Kumuteo trains under the tutelage of Sean Murphy, a former Commonwealth Games Gold medallist, British and Commonwealth champion, and World Title challenger.

== Health problems ==

Kumuteo has suffered from hidradenitis suppurativa (HS) which is a rare and painful, long-term skin condition that causes repeated abscesses and scarring on the skin. He battled with hidradenitis suppurativa, also known as acne inversa, for over 4 years, and was forced to undergo three surgeries, two of which were unsuccessful.

After being repeatedly told by doctors he would never box again due to his hidradenitis suppurativa symptoms being severe, Kumuteo's determination and unwillingness to give up his boxing career enabled him to win the London ABA Championships.

In July 2018, a specialist dermatologist informed Kumuteo that as an athlete, his body had only been functioning at 50% due to the long-term medication he had to take in order to contain the skin disease. Namely, it was causing severe fatigue and suppressing his immune system alongside other side effects.
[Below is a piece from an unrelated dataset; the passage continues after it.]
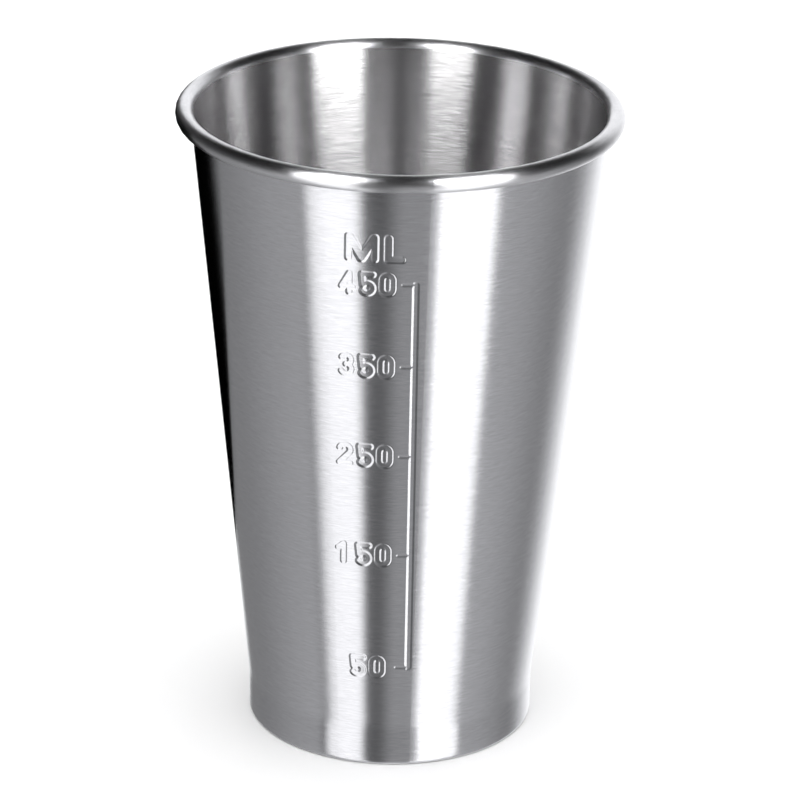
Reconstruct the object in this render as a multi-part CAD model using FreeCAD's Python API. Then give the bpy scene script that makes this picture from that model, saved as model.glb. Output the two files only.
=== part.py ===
import FreeCAD, Part

import os
from math import asin, atan2, cos, degrees, hypot, pi, radians, sin, tan

# Graduated stainless measuring cup: a tapered sheet cup with a hollow curled rim and a short
# upright foot, and a raised base pan held inside the foot. Millimetres, +Z up, the origin at the
# centre of the ring that the cup stands on. The pressed-in scale faces -Y.

# Driving dimensions of the sheet shell.
SHEET = 0.6            # thickness of both pieces
RIM_R = 48.0           # outside of the curled rim
HEIGHT = 141.5         # standing ring to the top of the rim
CURL_R = 1.9           # outside radius of the curl's section
CURL_SWEEP = 300.0     # degrees that the curl runs round from the wall
FOOT_R = 31.5          # outside of the upright foot
FOOT_HEIGHT = 9.0      # where the upright foot and the taper meet
BEND_R = 25.0          # outside radius of the soft bend between them
EDGE_R = 1.0           # outside radius of the foot's lower edge
LIP_R = 29.2           # inner edge of the lip turned in under the base pan

# Base pan.
FLOOR_Z = 8.5          # top of the floor, from the volume that the lowest mark stands for
PAN_CORNER_R = 1.5     # outside radius between floor and skirt

# Scale pressed into the wall: the outside sinks and the inside rises by the same amount.
MARK_DEPTH = 0.12
MARK_VOLUMES = (50, 150, 250, 350, 450)    # millilitres
STROKE = 1.3           # width of the digits' strokes
LINE_STROKE = 1.5
TICK_STROKE = 0.85
LINE_X = 3.95          # centre of the long vertical line
TICK_LEFT_X = 1.3      # centre of a tick's rounded free end
DIGIT_HEIGHT = 5.6
DIGIT_WIDTH = 3.6
DIGIT_PITCH = 4.2
NUMBER_RIGHT_X = -0.15  # right edge of a number of three digits
SHORT_NUMBER_SHIFT = -0.85  # the two-digit number stands further left
LETTER_BASE_Z = 121.2
LETTER_HEIGHT = 6.4
LETTER_STROKE = 1.5
M_LEFT_X = -10.9
M_WIDTH = 7.0
M_DIAGONAL_STROKE = 1.9
L_LEFT_X = -2.75
L_WIDTH = 4.5
L_STEM_STROKE = 1.8

# Where the taper starts and ends.
curl_r_centre = RIM_R - CURL_R
curl_z_centre = HEIGHT - CURL_R
rise = curl_z_centre - FOOT_HEIGHT
run = curl_r_centre - FOOT_R
taper = atan2(run, rise) - asin((CURL_R - SHEET) / hypot(run, rise))   # wall's angle from upright
bend_z = FOOT_HEIGHT - BEND_R * tan(taper / 2)                         # where the bend starts

PUNCH_NEAR_Y = -60.0   # the marks' prisms run from in front of the cup
PUNCH_FAR_Y = -20.0    # to inside it


def point(x, z, y=0.0):
    return FreeCAD.Vector(x, y, z)


def polar(centre_x, centre_z, radius, angle):
    """Point at an angle in degrees about a centre in the XZ plane."""
    return point(centre_x + radius * cos(radians(angle)), centre_z + radius * sin(radians(angle)))


def line(start, end):
    return Part.LineSegment(start, end).toShape()


def arc(centre_x, centre_z, radius, start_angle, end_angle):
    middle_angle = (start_angle + end_angle) / 2
    ends = [polar(centre_x, centre_z, radius, a) for a in (start_angle, middle_angle, end_angle)]
    return Part.Arc(*ends).toShape()


def joined(pieces):
    """Edges for a mixed list of arcs and points: straight lines close every gap."""
    edges = []
    last = None
    for piece in pieces:
        is_arc = isinstance(piece, Part.Edge)
        start = piece.valueAt(piece.FirstParameter) if is_arc else piece
        if last is not None and last.distanceToPoint(start) > 1e-6:
            edges.append(line(last, start))
        if is_arc:
            edges.append(piece)
        last = piece.valueAt(piece.LastParameter) if is_arc else piece
    return edges


def turned(outline):
    """Solid of revolution about Z from a closed half section."""
    edges = joined(outline + [outline[0]] if not isinstance(outline[0], Part.Edge) else outline)
    face = Part.Face(Part.Wire(edges))
    return face.revolve(point(0, 0), point(0, 1), 360)


def wall_r(z):
    """Outside radius of the tapered wall at height z."""
    return FOOT_R + (z - FOOT_HEIGHT) * tan(taper)


def inside_r(z):
    return wall_r(z) - SHEET / cos(taper)


def mark_height(volume_ml):
    """Height at which the cup holds a volume, from the cone's volume above the floor."""
    slope = tan(taper)
    radius = (inside_r(FLOOR_Z) ** 3 + 3 * slope * volume_ml * 1000 / pi) ** (1 / 3)
    return FLOOR_Z + (radius - inside_r(FLOOR_Z)) / slope


# --- The turned shells ---

def plain_body():
    """One sheet: lip, foot, soft bend, taper and the curl that rolls outward at the top."""
    bend_x = FOOT_R + BEND_R
    wall_angle = 180 - degrees(taper)
    curl_end = wall_angle - CURL_SWEEP
    outline = [
        point(LIP_R, 0),
        arc(FOOT_R - EDGE_R, EDGE_R, EDGE_R, -90, 0),
        arc(bend_x, bend_z, BEND_R, 180, wall_angle),
        arc(curl_r_centre, curl_z_centre, CURL_R - SHEET, wall_angle, curl_end),
        arc(curl_r_centre, curl_z_centre, CURL_R, curl_end, wall_angle),
        arc(bend_x, bend_z, BEND_R + SHEET, wall_angle, 180),
        arc(FOOT_R - EDGE_R, EDGE_R, EDGE_R - SHEET, 0, -90),
        point(LIP_R, SHEET),
    ]
    return turned(outline)


def base_pan():
    """Floor disc with a skirt turned down inside the foot, standing on the bend of its lip."""
    skirt_r = FOOT_R - SHEET
    corner_x = skirt_r - PAN_CORNER_R
    corner_z = FLOOR_Z - PAN_CORNER_R
    outline = [
        point(0, FLOOR_Z - SHEET),
        arc(corner_x, corner_z, PAN_CORNER_R - SHEET, 90, 0),
        point(skirt_r - SHEET, EDGE_R),
        point(skirt_r, EDGE_R),
        arc(corner_x, corner_z, PAN_CORNER_R, 0, 90),
        point(0, FLOOR_Z),
    ]
    return turned(outline)


def wall_skin(outer_offset, inner_offset):
    """Thin cone between two offsets from the outside of the wall, over the scale's height."""
    low = mark_height(MARK_VOLUMES[0]) - DIGIT_HEIGHT
    high = LETTER_BASE_Z + LETTER_HEIGHT + STROKE
    offsets = [(outer_offset, low), (outer_offset, high), (inner_offset, high), (inner_offset, low)]
    return turned([point(wall_r(z) + offset / cos(taper), z) for offset, z in offsets])


# --- The marks: strokes of a given width about centre lines, in the XZ plane ---

def straight_outline(start, end, width):
    """Closed outline round a straight centre line, with a half circle at each end."""
    angle = degrees(atan2(end.z - start.z, end.x - start.x))
    return Part.Wire(joined([
        arc(start.x, start.z, width / 2, angle + 90, angle + 270),
        arc(end.x, end.z, width / 2, angle - 90, angle + 90),
        polar(start.x, start.z, width / 2, angle + 90)]))


def stroke(path, width):
    """Prism round a path of lines and arcs, with rounded ends and corners, along Y."""
    if len(path) == 2 and not isinstance(path[0], Part.Edge):
        face = Part.Face(straight_outline(path[0], path[1], width))
    else:
        wire = Part.Wire(joined(path))
        if wire.isClosed():
            face = Part.Face(wire.makeOffset2D(width / 2)).cut(Part.Face(wire.makeOffset2D(-width / 2)))
        else:
            face = Part.Face(wire.makeOffset2D(width / 2, join=0, openResult=False))
    face.translate(point(0, 0, PUNCH_NEAR_Y))
    return face.extrude(point(0, 0, PUNCH_FAR_Y - PUNCH_NEAR_Y))


def digit_paths(digit, x, z):
    """Centre lines of a digit whose outer box starts at x and stands on z."""
    left = x + STROKE / 2
    right = x + DIGIT_WIDTH - STROKE / 2
    bottom = z + STROKE / 2
    top = z + DIGIT_HEIGHT - STROKE / 2
    centre = (left + right) / 2
    bowl = (right - left) / 2
    if digit == "0":
        return [[arc(centre, top - bowl, bowl, 180, 0), arc(centre, bottom + bowl, bowl, 0, -180),
                 point(left, top - bowl)]]
    if digit == "1":
        return [[point(centre - bowl, top - bowl), point(centre, top), point(centre, bottom)]]
    if digit == "2":
        return [[arc(centre, top - bowl, bowl, 165, -35), point(left, bottom), point(right, bottom)]]
    if digit == "3":
        upper = (top - bottom) * 0.24
        lower = (top - bottom) * 0.26
        return [[arc(centre, top - upper, upper, 150, -90)],
                [arc(centre, bottom + lower, lower, 90, -150)]]
    if digit == "4":
        bar = bottom + (top - bottom) * 0.28
        return [[point(centre + bowl * 0.4, top), point(left, bar), point(right, bar)],
                [point(centre + bowl * 0.4, top), point(centre + bowl * 0.4, bottom)]]
    bowl_z = bottom + bowl
    return [[point(right, top), point(left, top), polar(centre, bowl_z, bowl, 140),
             arc(centre, bowl_z, bowl, 115, -145)]]


def number(text, right_x, middle_z):
    strokes = []
    left_x = right_x - DIGIT_WIDTH - DIGIT_PITCH * (len(text) - 1)
    for place, digit in enumerate(text):
        paths = digit_paths(digit, left_x + place * DIGIT_PITCH, middle_z - DIGIT_HEIGHT / 2)
        strokes += [stroke(path, STROKE) for path in paths]
    return strokes


def letter_m():
    half = LETTER_STROKE / 2
    left = M_LEFT_X + half
    right = M_LEFT_X + M_WIDTH - half
    bottom = LETTER_BASE_Z + half
    top = LETTER_BASE_Z + LETTER_HEIGHT - half
    inset = (M_DIAGONAL_STROKE - LETTER_STROKE) / 2
    vee = [point(left + inset, top - inset), point((left + right) / 2, bottom + inset),
           point(right - inset, top - inset)]
    legs = [stroke([point(x, bottom), point(x, top)], LETTER_STROKE) for x in (left, right)]
    return legs + [stroke(vee, M_DIAGONAL_STROKE)]


def letter_l():
    half = LETTER_STROKE / 2
    stem_x = L_LEFT_X + L_STEM_STROKE / 2
    stem_top = LETTER_BASE_Z + LETTER_HEIGHT - L_STEM_STROKE / 2
    stem = [point(stem_x, LETTER_BASE_Z + L_STEM_STROKE / 2), point(stem_x, stem_top)]
    bar_z = LETTER_BASE_Z + half
    bar = [point(L_LEFT_X + half, bar_z), point(L_LEFT_X + L_WIDTH - half, bar_z)]
    return [stroke(stem, L_STEM_STROKE), stroke(bar, LETTER_STROKE)]


def scale_marks():
    """Prisms of the whole scale: long line, ticks, numbers and the letters ML."""
    heights = [mark_height(volume) for volume in MARK_VOLUMES]
    marks = [stroke([point(LINE_X, heights[0]), point(LINE_X, heights[-1])], LINE_STROKE)]
    for volume, z in zip(MARK_VOLUMES, heights):
        marks.append(stroke([point(TICK_LEFT_X, z), point(LINE_X, z)], TICK_STROKE))
        shift = SHORT_NUMBER_SHIFT if volume < 100 else 0.0
        marks += number(str(volume), NUMBER_RIGHT_X + shift, z)
    marks += letter_m() + letter_l()
    return marks[0].multiFuse(marks[1:])


def cup_body():
    marks = scale_marks()
    sunk = marks.common(wall_skin(0.5, -MARK_DEPTH))
    raised = marks.common(wall_skin(-SHEET + 0.1, -SHEET - MARK_DEPTH))
    body = plain_body().fuse(raised)
    return body.cut(sunk).Solids[0]


def main():
    os.makedirs("parts", exist_ok=True)
    parts = {"cup_body": cup_body(), "base_pan": base_pan()}
    for name, shape in parts.items():
        shape.exportStep("parts/%s.step" % name)
        box = shape.optimalBoundingBox()
        print("%-10s solids %d valid %s volume %.1f mm3  z %.2f to %.2f  across %.2f"
              % (name, len(shape.Solids), shape.isValid(), shape.Volume, box.ZMin, box.ZMax, box.XLength))
    print("marks at", [round(mark_height(volume), 2) for volume in MARK_VOLUMES],
          "wall angle %.2f degrees" % degrees(taper))


main()
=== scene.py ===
from collections import namedtuple
from math import asin, atan2, cos, degrees, hypot, pi, radians, sin, tan

import bpy
import numpy as np
from mathutils import Matrix, Vector


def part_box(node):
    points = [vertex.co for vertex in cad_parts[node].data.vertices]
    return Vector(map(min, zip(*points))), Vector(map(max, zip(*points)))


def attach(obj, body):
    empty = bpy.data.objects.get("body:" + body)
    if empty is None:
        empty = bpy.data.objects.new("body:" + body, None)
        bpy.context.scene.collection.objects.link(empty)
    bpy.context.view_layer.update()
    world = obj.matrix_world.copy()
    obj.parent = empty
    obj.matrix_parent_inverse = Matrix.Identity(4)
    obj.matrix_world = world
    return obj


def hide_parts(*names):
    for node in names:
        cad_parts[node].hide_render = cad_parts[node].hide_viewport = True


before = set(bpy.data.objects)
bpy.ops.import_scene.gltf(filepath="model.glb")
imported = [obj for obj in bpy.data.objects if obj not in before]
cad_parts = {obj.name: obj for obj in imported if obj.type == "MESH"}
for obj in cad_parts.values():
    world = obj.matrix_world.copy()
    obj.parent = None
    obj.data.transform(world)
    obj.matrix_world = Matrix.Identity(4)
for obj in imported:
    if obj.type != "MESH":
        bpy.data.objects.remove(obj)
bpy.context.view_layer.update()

scene = bpy.context.scene
scene.view_settings.view_transform = "Standard"

# The cup is turned about Z. Its sheet shell is one closed mesh whose scale is pressed in, and its
# raised floor is a second piece. Metres; azimuths are degrees from -Y, positive towards +X.
MM = 0.001
_, body_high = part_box("cup_body")
pan_low, pan_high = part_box("base_pan")
RIM_R = body_high.x
HEIGHT = body_high.z
FLOOR_Z = pan_high.z
SHEET = 0.6 * MM
SKIRT_R = pan_high.x
FOOT_R = SKIRT_R + SHEET
EDGE_R = pan_low.z             # the skirt stands on the inner corner of the foot's lower edge
LIP_R = 29.2 * MM              # opening of the foot's turned-in lip
CURL_R = 1.9 * MM
CURL_SWEEP = 300.0
FOOT_HEIGHT = 9.0 * MM         # the upright foot and the wall would meet here without the bend
BEND_R = 25.0 * MM
PAN_CORNER_R = 1.5 * MM
PAN_MIDDLE_R = 0.2 * MM        # a flat face closes the pan inside this radius

# The outside of the wall rises from the foot's top to touch the inner circle of the curl.
curl_x = RIM_R - CURL_R
curl_z = HEIGHT - CURL_R
rise = curl_z - FOOT_HEIGHT
run = curl_x - FOOT_R
TAPER = atan2(run, rise) - asin((CURL_R - SHEET) / hypot(run, rise))
bend_z = FOOT_HEIGHT - BEND_R * tan(TAPER / 2)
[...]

On 8 November 2018, Kumuteo underwent a reconstructive skin graft operation at the Royal Free Hospital in London by specialist plastic surgeon Dr Barbara Jemec. The operation, which took Kumuteo 12 weeks to recover from, was successful. In May 2020, Kumuteo spoke about how he feels in the present day. Following a gruelling process that left gaping wounds under his arms and other parts of his body for over 4 years, Kumuteo added:

I am completely recovered. I thank God, Doctor Barbara Jemec and her Team at the Royal Free Hospital in London for the super successful skin graft operation I had which, has completely healed. It has freed me from suffering from the skin disease. Therefore, I no longer require any treatment.

== Activism ==
Kumuteo has delivered motivational talks and workshops to students across the United Kingdom, including Independent, Special Educational Needs (SEN), Junior, Primary, Secondary and Sixth Form Colleges.
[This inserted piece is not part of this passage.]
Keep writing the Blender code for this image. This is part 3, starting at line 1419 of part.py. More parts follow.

Kumuteo is also an ambassador for Gloves Up Knives Down, a charity committed to supporting young people living in communities affected by knife crime. It provides access to boxing training, encouraging young people to embrace all the benefits the sport brings to help them lead fulfilling and healthy lives away from crime.

Having suffered from hidradenitis suppurativa, Kumuteo understands the impact the disease can have on one's life and therefore actively supports individuals who are living with it. This includes helping to raise awareness and also passing on his own first-hand experiences.